RHINELAND-PALATINATE In this state "almost 100 percent" of the funds are to be injected into quality development measures. One focus is to recruit more staff. Childcare for kids aged two and above has been free-of-charge since 2010 in this state. This will also apply to younger children from 2020. However, only a small part of the federal funds will be used for this purpose.

SAXONY is not choosing to invest in reducing parental fees but instead on improving quality. Since June, pedagogical specialists have already had time for preparation and follow-up work. The eastern German state will get €269 million from the federal government.

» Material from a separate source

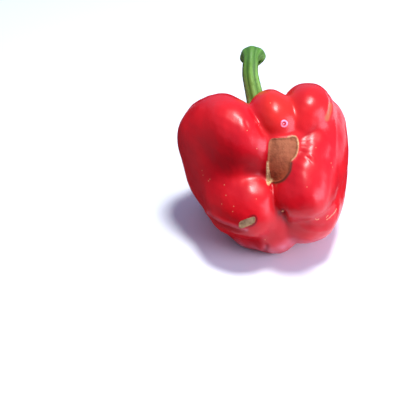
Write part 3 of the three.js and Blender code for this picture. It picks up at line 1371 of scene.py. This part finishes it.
@dataclass
class Calyx:
    """The green cap around the foot of the stem, with its pointed lobes draped on the skin.

    Lengths are in millimetres; ring_ends and edge_rings are shares of the way to its edge.
    """

    seat: Seat
    finish: GreenFinish = GreenFinish("green_calyx", roughness=0.55)
    radius: float = 8.2
    points: int = 6
    point_turn: float = 0.5
    point_reach: float = 2.0
    point_sharpness: float = 1.5
    point_back: float = 0.3
    hub_rise: float = 0.35
    hub_slope: Band = (3.8, 7.8)
    thickness: float = 0.75
    least: float = 0.5
    sunk: float = 0.15
    vein: float = 0.25
    vein_reach: Band = (5.0, 7.0)
    rings: int = 22
    ring_ends: Band = (0.06, 0.9)
    edge_rings: tuple[float, ...] = (0.95, 0.985, 1.0)
    edge_roundness: int = 12
    hub_ridge: float = 0.55
    edge_ridge: float = 0.3
    fibre_length: float = 6.0
    columns: int = 144

    def _height(self, reach: np.ndarray, angle: np.ndarray) -> tuple[np.ndarray, np.ndarray]:
        """Return the heights of the calyx's upper and under side.

        Args:
            reach: Distances from the middle.
            angle: Angles around it.

        Returns:
            The upper and the lower heights over the seat plane.
        """
        skin = self.seat.skin_height(reach * np.cos(angle), reach * np.sin(angle))
        hub = self.seat.hub_height() + self.hub_rise
        share = 1.0 - smooth_step(reach, *self.hub_slope)
        vein = self.vein * np.cos(self.points * angle + self.point_turn) ** 2
        vein *= smooth_step(reach, *self.vein_reach)
        upper = (1.0 - share) * (skin + self.thickness + vein) + share * hub
        return np.maximum(upper, skin + self.least), skin - self.sunk

    def build(self, place: FruitFrame) -> bpy.types.Object:
        """Make and dress the calyx.

        Args:
            place: The frame that the fruit was seated with.

        Returns:
            The piece.
        """
        angle = turns(self.columns)
        lobe = 0.5 + 0.5 * np.cos(self.points * angle + self.point_turn)
        edge = self.radius + self.point_reach * (lobe**self.point_sharpness - self.point_back)
        shares = np.concatenate([np.linspace(*self.ring_ends, self.rings), self.edge_rings])
        rows: list[np.ndarray] = []
        ridge: list[np.ndarray] = []
        for top in (True, False):
            for share in shares if top else shares[::-1]:
                reach = share * edge
                upper, lower = self._height(reach, angle)
                rim = 0.5 * (1.0 - math.sqrt(max(0.0, 1.0 - share**self.edge_roundness)))
                height = upper + (lower - upper) * (rim if top else 1.0 - rim)
                rows.append(self.seat.over(reach * np.cos(angle), reach * np.sin(angle), height))
                ridge.append(self.hub_ridge + self.edge_ridge * lobe * share)
        grid, values = np.concatenate(rows), np.concatenate(ridge)
        faces = tube_faces(len(rows), self.columns, flipped=True)
        piece = add_piece(
            "pepper_calyx", place.placed(grid), faces,
            {
                Mark.RIDGE_AND_LIGHT: values,
                Mark.DRY: 0.0 * values,
                Mark.FIBRE: fibre_marks(np.tile(angle, len(rows)), grid[:, 1] / self.fibre_length),
            },
        )
        piece.data.materials.append(self.finish.build())
        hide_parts("calyx")
        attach(piece, BODY)
        LOG.info("calyx: %d faces", len(faces))
        return piece


@dataclass
class Stem:
    """The ridged stem, bent back at its top and flared where it was cut from the plant.

    Lengths are in millimetres and the crests are angles in degrees around it; neck_from, flare,
    rim, top and speck_band are shares of its length. The values in ridge and dry choose the
    greens and the brown of its finish; the ridge values also hold painted light, lighter toward
    the foot and darker toward the top.
    """

    seat: Seat
    finish: GreenFinish = GreenFinish("green_stem")
    path: tuple[Place, ...] = (
        (-1.7, 34.0, -19.0), (-3.3, 41.0, -17.6), (-4.9, 48.5, -15.8), (-4.8, 54.6, -15.6),
        (-4.3, 58.7, -18.6), (-3.6, 58.4, -22.8),
    )
    sunk: float = 0.6
    upright: float = 2.9
    path_steps: int = 40
    foot: float = 5.0
    neck: float = 4.0
    neck_from: float = 0.7
    tip: float = 6.2
    flare: Band = (0.80, 0.97)
    oval: float = 0.86
    knob: float = 0.20
    knob_turn: float = 0.1
    knob_width: float = 0.9
    crests: tuple[float, ...] = (-88.0, -140.0, -38.0, 8.0, 62.0, 115.0, 168.0)
    crest_width: float = 21.0
    crest_mean: float = 0.6
    relief: float = 0.34
    rim: Band = (0.955, 1.0)
    rim_inward: float = 0.08
    rim_dry: float = 0.9
    top: Band = (0.55, 0.85)
    top_crest_loss: float = 0.78
    top_ridge: float = 0.07
    painted_foot_light: float = 0.9
    speck_dry: float = 0.32
    speck_width: float = 0.9
    speck_band: Band = (0.82, 0.92)
    cut_rings: tuple[float, ...] = (0.86, 0.78, 0.62, 0.45, 0.28, 0.12)
    cut_wave: float = 0.15
    cut_pace: float = 1.7
    cut_steps: int = 2
    cut_sunk: float = 0.25
    cut_crest: float = 0.4
    cut_dry: float = 0.75
    fibre_run: float = 5.785714
    ripple: Swell = Swell(0.05, 2.2, 17)
    ripple_heading: Place = (0.6, 0.5, 0.6)
    rows: int = 130
    columns: int = 120

    def _centres(self, shares: np.ndarray) -> np.ndarray:
        """Return points at even shares along a smooth curve through the path.

        Args:
            shares: Shares of the stem's length.

        Returns:
            Positions in the fruit's frame.
        """
        up = self.seat.axes()[2]
        base = np.array(self.seat.middle) + up * (self.seat.hub_height() - self.sunk)
        knots = np.array([base, base + self.upright * up, *self.path])
        knots = np.concatenate([[2 * knots[0] - knots[1]], knots, [2 * knots[-1] - knots[-2]]])
        steps = np.linspace(0.0, 1.0, self.path_steps, endpoint=False)
        spans = zip(knots, knots[1:], knots[2:], knots[3:])
        line = np.array([bend(*span, step) for span in spans for step in steps] + [knots[-2]])
        walked = np.concatenate([[0.0], np.cumsum(np.linalg.norm(np.diff(line, axis=0), axis=1))])
        at = shares * walked[-1]
        return np.stack([np.interp(at, walked, line[:, c]) for c in range(3)], axis=1)

    def _radius(self, share: float) -> tuple[np.ndarray, np.ndarray]:
        """Return the radius around the stem at a share of its length, and the ridge pattern.

        Args:
            share: Share of the stem's length.

        Returns:
            The radius in millimetres and the ridge pattern, for each column.
        """
        angle = turns(self.columns)
        gaps = [np.degrees(wrapped(angle - math.radians(middle))) for middle in self.crests]
        crest = np.max([bell(gap, self.crest_width) for gap in gaps], axis=0)
        swell = smooth_step(share, *self.flare)
        body = self.foot + (self.neck - self.foot) * min(1.0, share / self.neck_from)
        body += (self.tip - self.neck) * swell
        knob = self.knob * swell * bell(wrapped(angle + self.knob_turn), self.knob_width)
        return body * (1.0 + knob) + self.relief * (crest - self.crest_mean), crest

    def _ring(
        self, centre: np.ndarray, ahead: np.ndarray, radius: np.ndarray, oval: float
    ) -> np.ndarray:
        """Return one ring of points around a centre.

        Args:
            centre: Middle of the ring.
            ahead: Direction of the stem there.
            radius: Radius at each column.
            oval: Height of the ring to its width.

        Returns:
            Positions in the fruit's frame.
        """
        side = np.array([1.0, 0.0, 0.0]) - ahead * ahead[0]
        side /= np.linalg.norm(side)
        angle = turns(self.columns)
        across = (radius * np.cos(angle))[:, None] * side
        return centre + across + (oval * radius * np.sin(angle))[:, None] * np.cross(ahead, side)

    def build(self, place: FruitFrame) -> bpy.types.Object:
        """Make and dress the stem.

        Args:
            place: The frame that the fruit was seated with.

        Returns:
            The piece.
        """
        shares = np.linspace(0.0, 1.0, self.rows)
        centres = self._centres(shares)
        headings = unit(np.gradient(centres, axis=0))
        angle = turns(self.columns)
        rings: list[np.ndarray] = []
        ridge: list[np.ndarray] = []
        dry: list[np.ndarray] = []
        for share, centre, ahead in zip(shares, centres, headings):
            radius, crest = self._radius(share)
            rim = smooth_step(share, *self.rim)
            oval = 1.0 + (self.oval - 1.0) * smooth_step(share, *self.flare)
            rings.append(self._ring(centre, ahead, radius * (1.0 - self.rim_inward * rim), oval))
            top = smooth_step(share, *self.top)
            # painted light: the ridge value is raised toward the foot and lowered toward the top,
            # so the stem is painted lighter at the foot and darker at the top
            pale = self.painted_foot_light * (0.5 - share) * (1.0 - top) + self.top_ridge * top
            ridge.append(crest * (1.0 - self.top_crest_loss * top) + pale)
            specks = self.speck_dry * bell(wrapped(angle), self.speck_width)
            specks *= smooth_step(share, *self.speck_band)
            dry.append(np.maximum(self.rim_dry * rim, specks))
        last, crest = self._radius(1.0)
        for k, inward in enumerate(self.cut_rings):
            sink = self.cut_wave * math.sin(k * self.cut_pace)
            sink -= self.cut_sunk * min(k, self.cut_steps)
            middle = centres[-1] + headings[-1] * sink
            rings.append(self._ring(middle, headings[-1], last * inward, self.oval))
            ridge.append(crest * self.cut_crest)
            dry.append(np.full(self.columns, self.cut_dry))
        grid = np.concatenate(rings)
        grid += self.ripple.at(grid)[:, None] * np.array(self.ripple_heading)
        run = np.repeat(np.linspace(0.0, self.fibre_run, len(rings)), self.columns)
        faces = tube_faces(len(rings), self.columns)
        piece = add_piece(
            "pepper_stem", place.placed(grid), faces,
            {
                Mark.RIDGE_AND_LIGHT: np.concatenate(ridge),
                Mark.DRY: np.concatenate(dry),
                Mark.FIBRE: fibre_marks(np.tile(angle, len(rings)), run),
            },
        )
        piece.data.materials.append(self.finish.build())
        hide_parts("stem")
        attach(piece, BODY)
        LOG.info("stem: %d faces", len(faces))
        return piece


# ------------------------------------------------------------------------------ the studio
@dataclass(frozen=True)
class Lamp:
    """A soft square lamp that is turned to the fruit."""

    name: str
    position: Place
    size: float
    power: float
    color: Color = (1.0, 1.0, 1.0)
    target: Place = (0.0, -0.01, 0.04)

    def build(self) -> bpy.types.Object:
        """Hang the lamp and return it."""
        light = bpy.data.lights.new(self.name, "AREA")
        light.size, light.energy, light.color = self.size, self.power, self.color
        lamp = bpy.data.objects.new(self.name, light)
        bpy.context.scene.collection.objects.link(lamp)
        lamp.location = self.position
        aim = Vector(self.target) - Vector(self.position)
        lamp.rotation_euler = aim.to_track_quat("-Z", "Y").to_euler()
        return lamp


@dataclass(frozen=True)
class Card:
    """An upright card on the table, from one end of its foot to the other, in metres."""

    name: str
    start: Spot
    end: Spot
    top: float
    shades: bool = False

    def corners(self, foot: float) -> list[Place]:
        """Return the corners of the card, whose foot stays a little over the table."""
        (x0, y0), (x1, y1) = self.start, self.end
        return [(x0, y0, foot), (x1, y1, foot), (x1, y1, self.top), (x0, y0, self.top)]


@dataclass
class Studio:
    """White table, soft lamps, red cards, a red sheet of painted shade under the fruit, even
    surroundings and the camera; in metres.
    """

    table: TableFinish = TableFinish()
    table_size: float = 6.0
    lamps: tuple[Lamp, ...] = (
        Lamp("overhead_softbox", (0.10, 0.0, 0.97), 0.20, 8.6),
        Lamp("side_window", (0.70, -0.38, 0.32), 0.56, 6.6, (0.84, 0.79, 1.0)),
    )
    air: Color = (0.52, 0.62, 0.96)
    air_strength: float = 0.55
    cards: tuple[Card, ...] = (
        Card("left_card", (-0.058, -0.040), (-0.058, 0.068), 0.085),
        Card("right_card", (0.062, -0.02), (0.062, 0.068), 0.043),
        Card("back_card", (-0.054, 0.068), (0.062, 0.068), 0.07),
        Card("front_card", (-0.15, -0.062), (0.01, -0.115), 0.085, True),
        Card("corner_card", (-0.051, -0.020), (-0.022, -0.062), 0.07),
        Card("near_card", (0.012, -0.115), (0.075, -0.098), 0.085),
    )
    # a dark red sheet under the fruit, seen only in reflections: painted shade of the floor there
    shade_sheet: Outline = (
        (-0.075, -0.050), (-0.012, -0.046), (0.003, -0.035), (0.014, -0.018), (-0.04, 0.03),
        (-0.075, 0.03),
    )
    shade_sheet_height: float = 0.0008
    card_foot: float = 0.001
    card_color: Color = (0.18, 0.01, 0.016)
    card_roughness: float = 0.9
    elevation: float = math.radians(35.0)
    distance: float = 0.42
    field_width: float = 0.20
    sensor_width: float = 36.0
    nearest: float = 0.01
    aim_off: Spot = (-0.031, -0.0165)

    def _table(self) -> None:
        """Lay the table."""
        half = self.table_size / 2.0
        corners = [(-half, -half, 0.0), (half, -half, 0.0), (half, half, 0.0), (-half, half, 0.0)]
        table = add_sheet("table", corners, self.table.build())

    def _cards(self) -> None:
        """Lay the red sheet of painted shade under the fruit and stand the red cards that are
        mirrored in the waxy skin.
        """
        bench = NodeBench("red_card")
        bench.set("Base Color", self.card_color)
        bench.set("Roughness", self.card_roughness)
        # the floor sheet paints shade under the fruit in reflections only
        sheets = [("floor_shade_sheet", [(x, y, self.shade_sheet_height) for x, y in self.shade_sheet], False)]
        sheets += [(card.name, card.corners(self.card_foot), card.shades) for card in self.cards]
        for name, corners, shades in sheets:
            sheet = add_sheet(name, corners, bench.material)
            sheet.visible_camera = False
            sheet.visible_shadow = False
            sheet.visible_diffuse = shades

    def _air(self) -> None:
        """Set the even light of the surroundings."""
        world = bpy.data.worlds.new("soft_room")
        world.use_nodes = True
        background = world.node_tree.nodes["Background"]
        background.inputs["Color"].default_value = (*self.air, 1.0)
        background.inputs["Strength"].default_value = self.air_strength
        bpy.context.scene.world = world

    def _camera(self, place: FruitFrame) -> None:
        """Set the camera square to the blossom face.

        Args:
            place: The frame that the fruit was seated with.
        """
        lens = bpy.data.cameras.new("camera")
        lens.sensor_width = self.sensor_width
        lens.lens = self.sensor_width * self.distance / self.field_width
        lens.clip_start = self.nearest
        camera = bpy.data.objects.new("camera", lens)
        bpy.context.scene.collection.objects.link(camera)
        right = Vector((1.0, 0.0, 0.0))
        up = Vector((0.0, math.sin(self.elevation), math.cos(self.elevation)))
        toward = right.cross(up)
        heart = Vector(place.placed(np.zeros((1, 3)))[0])
        camera.location = (
            heart + toward * self.distance + right * self.aim_off[0] + up * self.aim_off[1]
        )
        camera.rotation_euler = Matrix((right, up, toward)).transposed().to_euler()
        bpy.context.scene.camera = camera

    def build(self, place: FruitFrame) -> None:
        """Set up everything around the fruit.

        Args:
            place: The frame that the fruit was seated with.
        """
        self._table()
        self._cards()
        self._air()
        for lamp in self.lamps:
            lamp.build()
        self._camera(place)
        bpy.context.scene.view_settings.view_transform = "Standard"
        LOG.info("studio: %d lamps", len(self.lamps))


def main() -> None:
    """Build the pepper piece by piece, then its studio."""
    logging.basicConfig(level=logging.INFO, format="%(name)s %(message)s")
    lobes = Lobes()
    flesh, place = Flesh(lobes).build()
    seat = Seat(lobes)
    calyx = Calyx(seat).build(place)
    stem = Stem(seat).build(place)
    Studio().build(place)
    LOG.info("pieces: %s", ", ".join(piece.name for piece in (flesh, calyx, stem)))


if __name__ == "__main__":
    main()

READ ALSO: These are the best places in Germany to send your kids to kindergarten

SAXONY-ANHALT is planning to recruit more staff with €140 million from the government. Authorities want to create 200 additional training places. There will be no more fees for trainees at private vocational schools. Half of the money will be used to expand the exemption from fees for sibling children in after-school care.

SCHLESWIG-HOLSTEIN wants to cap parental contributions and improve childcare. From 2020, two pedagogical specialists will be working directly with children in each daycare centre group. The northern state says that abolishing all pre-school fees is a "long-term goal".

THURINGIA has set itself the goal of a better care ratio for four to five-year-olds: Nursery teachers should, therefore, have fewer children in their care. With the help of €136.5 million from the government, a pilot project for practice-oriented training of educators is also planned. On top of the last year, the penultimate year of kindergarten will also be free of charge for families. 

SAARLAND is planning to cut parent fees in half by 2022. That will be funded by about  two thirds of the €65 million that the government will transfer to the state. In addition, there will be investments in more staff and the expansion of the number of daycare spots on offer.